Wafah: Don’t be sorry! It’s really nice to do an interview in person, there have been a lot via zoom calls…

Lucy: …“What’s it like being a woman in the industry..” 

Don’t worry – I do NOT have that question lined up! What is the most unexpected topic you’ve ended up writing about in a song? 
Lucy: Horse racing. Celeste?

Celeste: I don’t even know if we’re going to use that. But it wasn’t even horse racing in the classic sense, it was like how Bukowski talks about gambling. So more about gambling and getting high at a race course. I wouldn’t say that’s the most unusual, I would say that there is a track we’re working on…

Wafah: We can’t talk about it!

Celeste: Okay, what we can say, is that the way we write is collaboratively. This one song, it’s kind of like a patchwork quilt where we’ve gone okay, let’s have a think. A verse of something I’ve been thinking about recently, a verse that is something Cat has been thinking about recently and a verse Lucy has been thinking about recently. This song incorporates elements of Beavis and Butthead, Ru Paul’s Drag Race and having your internet browser be in Welsh, and music stenography! 

Have you been writing during lockdown, what was the hardest song to write and why?
Wafah: Yeah, we have. The hardest song that we’ve written..

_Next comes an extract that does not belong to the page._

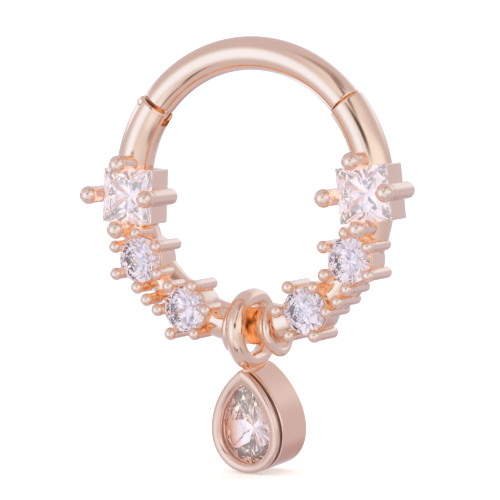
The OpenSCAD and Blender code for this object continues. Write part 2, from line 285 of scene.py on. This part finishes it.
def plate(outline, low, high, edge=0.0):
    """A flat plate: an outline in X and Z between two depths, its edges rounded over by drawing
    the outline in towards its middle."""
    middle = outline.mean(0)
    rings = []
    bevel = [(0, edge), (edge * 0.3, edge * 0.3), (edge, 0)]
    depths = [(low + run, inset) for run, inset in bevel]
    depths += [(high - run, inset) for run, inset in bevel[::-1]]
    for depth, inset in depths:
        flat = middle + (outline - middle) * (1 - inset / np.abs(outline - middle).max())
        rings.append(np.stack([flat[:, 0], np.full(len(flat), depth), flat[:, 1]], -1))
    return np.stack(rings)


def oblong(low, high):
    """A rectangle's outline between two corners: its middle, and half its sizes each way."""
    middle, half = (np.array(high) + low) / 2, (np.array(high) - low) / 2
    return middle + np.array([[1, 1], [-1, 1], [-1, -1], [1, -1]]) * half


def disc(middle, radius, count=48):
    """A circle's outline about a middle."""
    t = np.linspace(0, 2 * np.pi, count, endpoint=False)[:, None]
    return np.array(middle) + radius * np.hstack([np.cos(t), np.sin(t)])


hinge_trim, latch_trim = np.degrees(HINGE_LINE / HOOP_R), np.degrees(LATCH_LINE / HOOP_R)
bent_wire = wire_arc(HINGE_END + hinge_trim, 360 + LATCH_END, ARC_R, HINGE_ROUND, END_ROUND)
fixed_arc = piece("fixed_arc", [bent_wire], "hoop", "hoop_frame")

# The hinge's slot and its pin's hole, the corners that the gate passes as it opens, and the
# latch's slot
PIN_OUT, PIN_BACK, PIN_R = 0.41, 0.3, 0.12
PIN_GAP = 0.005
TONGUE_R, TONGUE_HALF, TONGUE_GAP = 0.2, 0.2, 0.03
CHEEK_R = PIN_BACK - HINGE_LINE - TONGUE_GAP / 2
LATCH_HALF, LATCH_HIGH, LATCH_DEEP = 0.15, 0.2, 0.22
RUN_ON = 0.2
FAR = 2.0
slot = plate(oblong((-FAR / 2, -FAR / 4), (FAR / 2, PIN_BACK + TONGUE_R + TONGUE_GAP)),
             -TONGUE_HALF - TONGUE_GAP, TONGUE_HALF + TONGUE_GAP)
bore = plate(disc((PIN_OUT, PIN_BACK), PIN_R + PIN_GAP), -FAR, FAR)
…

Celeste: Probably we have to talk about stuff that’s out already?

Wafah: I think that ‘Deepfake’ was the hardest to finish, because lockdown came before it even finished being recorded.

Celeste: I’d say that was maybe hardest to produce as opposed to write, because it actually fell into place very naturally and organically. We wrote all the key parts to ‘Deepfake’ in one sound check, before the start of a gig! I feel like ‘Deepfake’ was one of the songs that wrote itself. But, the production was really hard because when lockdown one came in we’d started recording it, but then had to put it on hold before we could continue recording the other parts. 

Wafah: I think they all come about in a different way and have something different about them that is difficult. Different hurdles! I think if a song is really difficult and really hard to finish, maybe they’re not the one? 

Celeste: Sometimes we put songs on pause indefinitely.